When Congress passed the Controlled Substances Act in 1970, the consensus was that there wasn’t enough research available to permanently classify marijuana a Schedule I dangerous substance. A special commission, assembled under the supervision of Nixon, was then put in charge of digging up all of the despicable evidence they could to prove the herb was, in fact, a dangerous drug. To ensure he was going to be able to make a “goddamn strong statement about marijuana,” Nixon stiffly warned the Shafer Commission not to bring back any data that might go against the opinions of the administration or Congress. Nevertheless, the group, overseen by former Pennsylvania Governor and sworn prohibitionist Raymond Shafer, concluded that marijuana possession should no longer be considered a criminal offense.

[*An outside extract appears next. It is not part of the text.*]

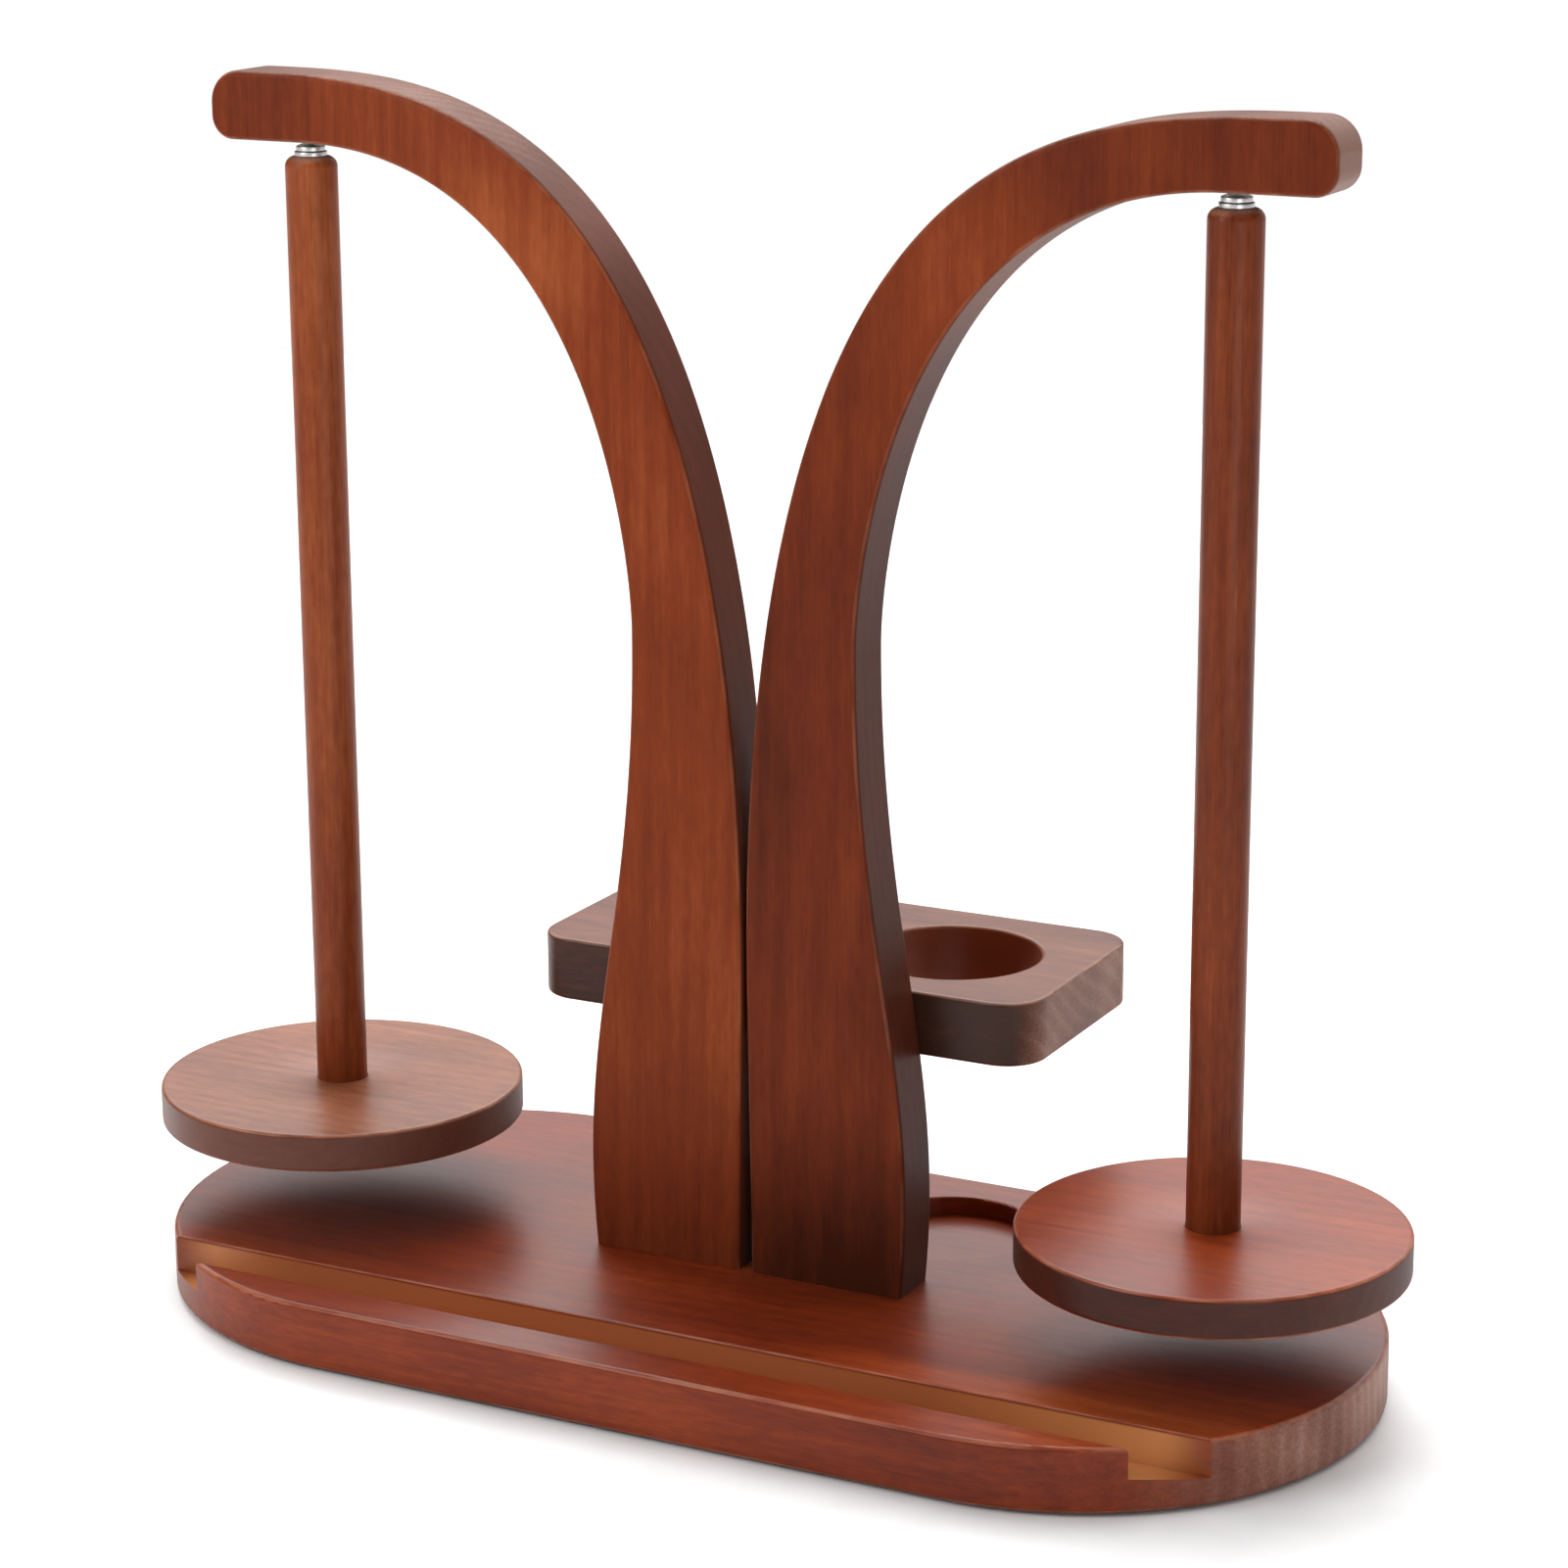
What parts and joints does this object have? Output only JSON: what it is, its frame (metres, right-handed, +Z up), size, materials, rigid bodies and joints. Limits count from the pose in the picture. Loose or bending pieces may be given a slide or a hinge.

The sanctity of prohibition was in jeopardy, and Nixon was furious.

Although Tricky Dick had the power, in 1972, to remove marijuana from the Controlled Substances Act, allowing the country to capitalize on this great American cash crop as it did many, many years ago, he chose instead to launch a bogus war — a move that has led to millions of arrests for minor possession, an expenditure of a trillion dollars and a prison incarceration rate above that of any other nation.

Fast forward to 2015. While marijuana has proven in states like Colorado to be an economic salvation rather than a plague on civil society, there just isn’t the same kind of influence in Washington D.C. that there was in the time of the 18th Amendment to get Congress to make federal reforms.

But, make no mistake — history is working to repeat itself. The latest Gallup poll, which was released in October, reveals the greatest level of support for legalization in the U.S. since the organization first launched the survey in 1969. Fifty-eight percent of the population now believe the cannabis plant should be made legal nationwide. In time, history dictates that this opinion will become more prevalent in the nation’s capital, forcing a Congressional action on marijuana reform or, perhaps, a subtle but powerful reform by the hand of the next President of the United States.